A consistent parade of congressional staffers have made the trek to West Virginia to see the process for themselves in the last few months, and there are talks of a visit by a congressional delegation, Troppman said. But so far, legislative efforts to modernize the tracing center don’t appear to have a path forward.
Last year’s bill to allow the tracing center to keep a searchable database of gun records was opposed by many Republicans who argued the measure would make it easy for the government to seize Americans’ weapons or lead to lawsuits against specific gun shops, said Thomas Chittum, who worked at the agency for 23 years before retiring last year as ATF’s associate deputy director. Their argument is that a digital database could expose information about law-abiding gun buyers.
The partisan divisions go well beyond a national registry.
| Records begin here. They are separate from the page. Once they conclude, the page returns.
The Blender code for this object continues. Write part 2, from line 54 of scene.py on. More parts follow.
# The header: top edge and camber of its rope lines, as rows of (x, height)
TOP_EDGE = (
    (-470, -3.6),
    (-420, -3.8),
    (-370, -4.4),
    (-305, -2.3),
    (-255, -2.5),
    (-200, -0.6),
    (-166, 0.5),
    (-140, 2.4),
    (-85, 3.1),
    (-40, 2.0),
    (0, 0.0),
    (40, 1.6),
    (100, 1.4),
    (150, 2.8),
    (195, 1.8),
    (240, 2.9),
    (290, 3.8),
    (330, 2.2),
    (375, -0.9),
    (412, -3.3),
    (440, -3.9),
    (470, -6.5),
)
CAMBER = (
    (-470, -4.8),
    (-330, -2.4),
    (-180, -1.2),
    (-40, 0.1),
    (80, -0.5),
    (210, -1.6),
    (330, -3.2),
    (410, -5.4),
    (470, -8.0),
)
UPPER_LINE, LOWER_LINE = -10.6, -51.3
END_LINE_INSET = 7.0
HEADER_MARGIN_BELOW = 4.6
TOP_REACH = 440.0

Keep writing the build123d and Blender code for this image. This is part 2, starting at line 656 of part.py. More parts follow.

GOP lawmakers have criticized the White House’s use of the ATF to toughen firearms enforcement. Republicans had planned to hold a mark-up last week for a resolution to repeal another Biden administration rule that required gun owners to register pistols with stabilizing braces, but the hearing was rescheduled after an elementary school shooting in Nashville.
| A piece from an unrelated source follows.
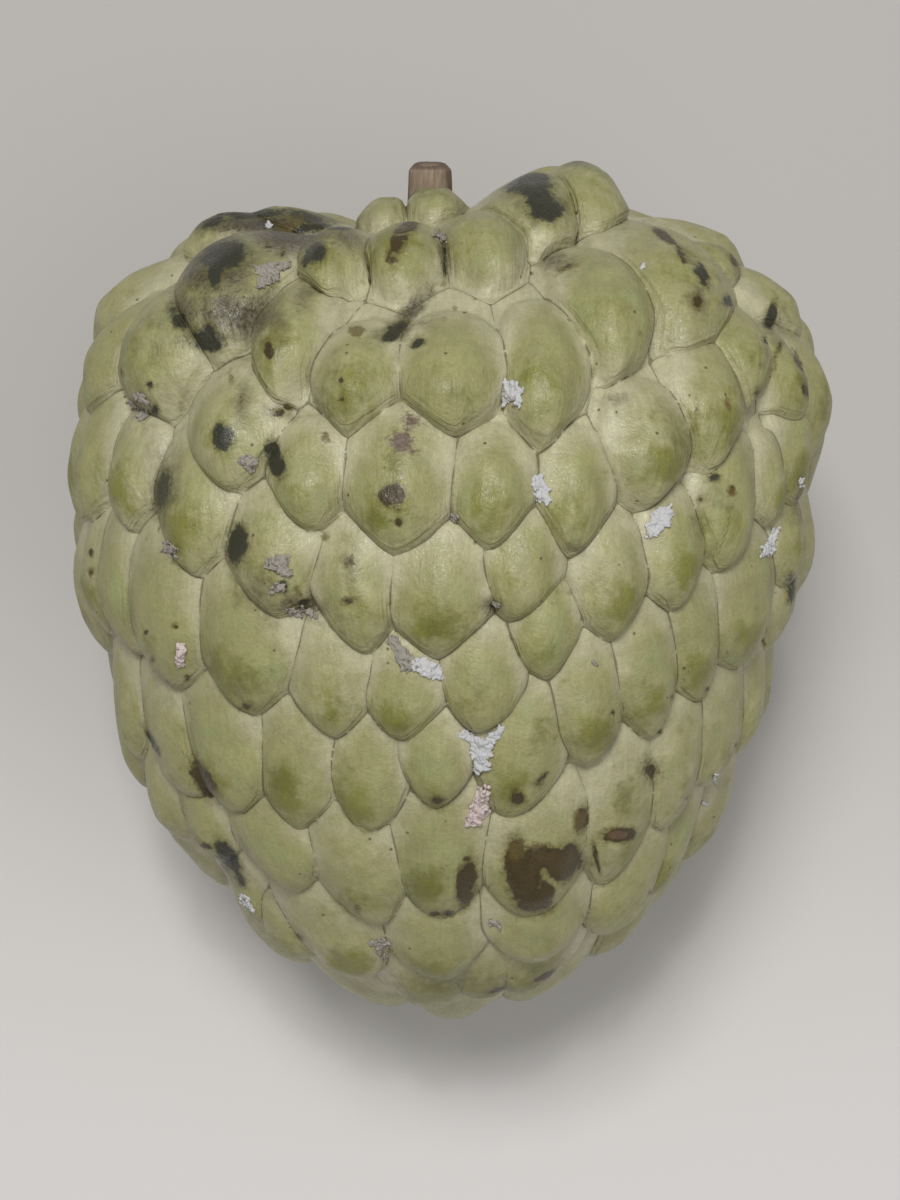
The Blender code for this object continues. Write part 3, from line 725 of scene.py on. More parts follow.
    def to_grooves(
        self, points: np.ndarray, shift: np.ndarray, near: np.ndarray
    ) -> tuple[np.ndarray, np.ndarray, np.ndarray, np.ndarray]:
        """Find the nearest groove of each point, where its scale and the next one are equally high.

        Args:
            points: Points of the smooth body.
            shift: How far each is shifted for reading the heights.
            near: The scales to choose from, one row a point.

        Returns:
            The distance to the groove, the unit way to it, the point's scale and its height.
        """
        first, second, high, low = self.top_two(points + shift, near)
        across, down = self.body.tangents(points)
        nudge = 0.05 * MM
        slopes = []
        for along in (across, down):
            moved = points + shift + along * nudge
            gap = self.height_on(moved, first) - self.height_on(moved, second)
            slopes.append((gap - (high - low)) / nudge)
        steepness = np.hypot(*slopes) + 1e-6
        way = -(across * slopes[0][:, None] + down * slopes[1][:, None]) / steepness[:, None]
        return (high - low) / steepness, way, first, high


def linear(hex_colour: str) -> Colour:
    """Return an sRGB hex colour as linear red, green, blue and full alpha."""
    values = [int(hex_colour[place : place + 2], 16) / 255.0 for place in (0, 2, 4)]
    red, green, blue = (v / 12.92 if v <= 0.04045 else ((v + 0.055) / 1.055) ** 2.4 for v in values)
    return red, green, blue, 1.0


def feed(tree: bpy.types.NodeTree, node: bpy.types.Node, inputs: dict[Any, Any]) -> None:
    """Set a node's sockets.

    Args:
        tree: The material's node tree.
        node: The node.
        inputs: For each socket, by name or number, its value or the socket that feeds it.
    """
    for socket, value in inputs.items():
        if isinstance(value, bpy.types.NodeSocket):
            tree.links.new(value, node.inputs[socket])
        else:
            node.inputs[socket].default_value = value


def add_node(
    tree: bpy.types.NodeTree, kind: str, inputs: dict[Any, Any] | None = None, **settings: Any
) -> bpy.types.Node:
    """Add a node to a tree.

    Args:
        tree: The material's node tree.
        kind: The node's type, after the word ShaderNode.
        inputs: For each socket, its value or the socket that feeds it.
        settings: The node's own properties.

    Returns:
        The new node.
    """
    node = tree.nodes.new("ShaderNode" + kind)
    for name, value in settings.items():
        setattr(node, name, value)
    feed(tree, node, inputs or {})
    return node


def laid_over(
    tree: bpy.types.NodeTree, under: Any, over: str, mask: Any, low: float, high: float,
    share: Any = 1.0, step: str = "LINEAR",
) -> bpy.types.NodeSocket:
    """Lay a colour over another one.

    Args:
        tree: The material's node tree.
        under: The colour beneath, or the socket that gives it.
        over: The colour laid over it, as sRGB hex.
        mask: The socket that says where it lies.
        low: The mask's value where none of it shows.
        high: The mask's value where all of it shows.
        share: How much of it shows there.
        step: How it goes from one to the other.

    Returns:
        The socket that gives the new colour.
    """
    ramp = {"Value": mask, "From Min": low, "From Max": high, "To Max": share}
    amount = add_node(tree, "MapRange", ramp, interpolation_type=step).outputs["Result"]
    inputs = {0: amount, 6: under, 7: linear(over)}
    return add_node(tree, "Mix", inputs, data_type="RGBA").outputs[2]


def new_material(name: str) -> tuple[bpy.types.Material, bpy.types.NodeTree, bpy.types.Node]:
    """Return a new material, its tree and its Principled shader."""
    material = bpy.data.materials.new(name)
    material.use_nodes = True
    return material, material.node_tree, material.node_tree.nodes["Principled BSDF"]


class Lumps(Enum):
    """The noises that make the skin's colours ragged: size in metres, detail and roughness."""

    PATCH = (4.5 * MM, 3.0, 0.60)
    MOTTLE = (2.4 * MM, 4.0, 0.65)
    RAGGED = (1.1 * MM, 4.0, 0.62)
    SMUDGE = (1.3 * MM, 2.0, 0.45)
    SPECKLE = (0.5 * MM, 3.0, 0.70)


@dataclass(frozen=True)
class Overlay:
    """A colour laid over the skin where a field of the mesh, with noise added, passes from low to high."""

    field: str
    noise: Lumps
    weight: float
    low: float
    high: float
    share: float
    colour: str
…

Georgia Republican Rep. Andrew Clyde, a gun shop owner and a member of the House Appropriations subcommittee that oversees ATF funding, has already signaled he doesn’t foresee a funding increase “in any way” for the agency. Rep. Andy Biggs (R-Ariz.) took it a step further, saying his hope was that Congress will “reduce funding” or “eliminate” the agency, which he called “woke.”
That won’t happen, certainly not with a Democratic Senate or Biden in the White House. But a reduction in funding would mean slower response times to trace requests, and more bandaids to fix problems in a facility not operating in the 21st century. The eTrace system is just one example, Courtney said. In 2023, the tracing center was only granted 50 percent of the funding needed to purchase and hire IT professionals to complete the system upgrade.
“So now we gotta go back to the well in Fiscal Year 2024 and ask again. And who knows what we’ll get,” Courtney said. “We’re not trying to fleece anybody out of extra dollars.”